Land measures were introduced chiefly by John McKenzie, Minister of Lands and Agriculture from 1891 to 1900. In 1891 a land tax, mildly graduated to strike at large estates, replaced the property tax; an Act of 1894 enabled the state power to repurchase lands for closer settlement, compulsorily, if need be. The graduated tax had little effect, apart from the case of the great Cheviot estate of 84,000 acres in North Canterbury. Repurchase proceeded to the extent of £250,000 annually. In 1894, too, the Bank of New Zealand, under unsound management, and the largest landowner in the country thanks to foreclosures during the depression, was faced with collapse and rescued by swift government action.
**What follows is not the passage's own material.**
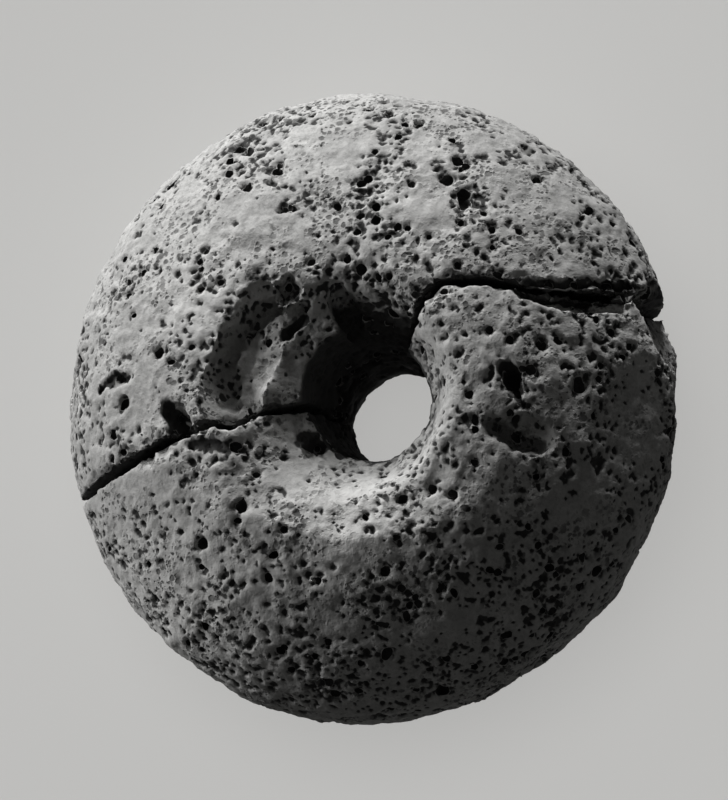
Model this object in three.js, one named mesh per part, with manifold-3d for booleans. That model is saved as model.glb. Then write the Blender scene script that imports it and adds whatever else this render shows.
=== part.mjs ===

One consequence was effective government control in the future; another was the disposal of its property, and that of associated companies, by a partly governmental board. So, especially in the North Island, a great quantity of land became available for closer settlement. Many large landowners, in fact, would have happily subdivided their estates, if they could get a good price. This became the case once prosperity set in, so that private and state subdivision proceeded together. Finally, closer settlement was accelerated by renewed government purchases of Maori land (over 2 ½ million acres in the 1890s), and its distribution to farmers.

Farmers went on the land either as outright purchasers, or as occupiers with a right of purchase after 10 years, or as “lease in perpetuity” tenants. This final tenure, in fact a 999-year lease, had many advantages: the tenant had absolute security; his rent could not be increased by revaluation; and he could devote all his own money to improvements. This was the poor man's way to the land; one which he ceased to value when he ceased to be poor.

The crucial land measure came from Joseph Ward, the Treasurer, in 1894. On the one hand he reverted to a previous model by borrowing modestly in London; on the other he broke new ground by using the money not (initially) for public works, but to help settlers buy land. State advances, at a lower interest rate than advances from private lenders, became a permanent feature of New Zealand life.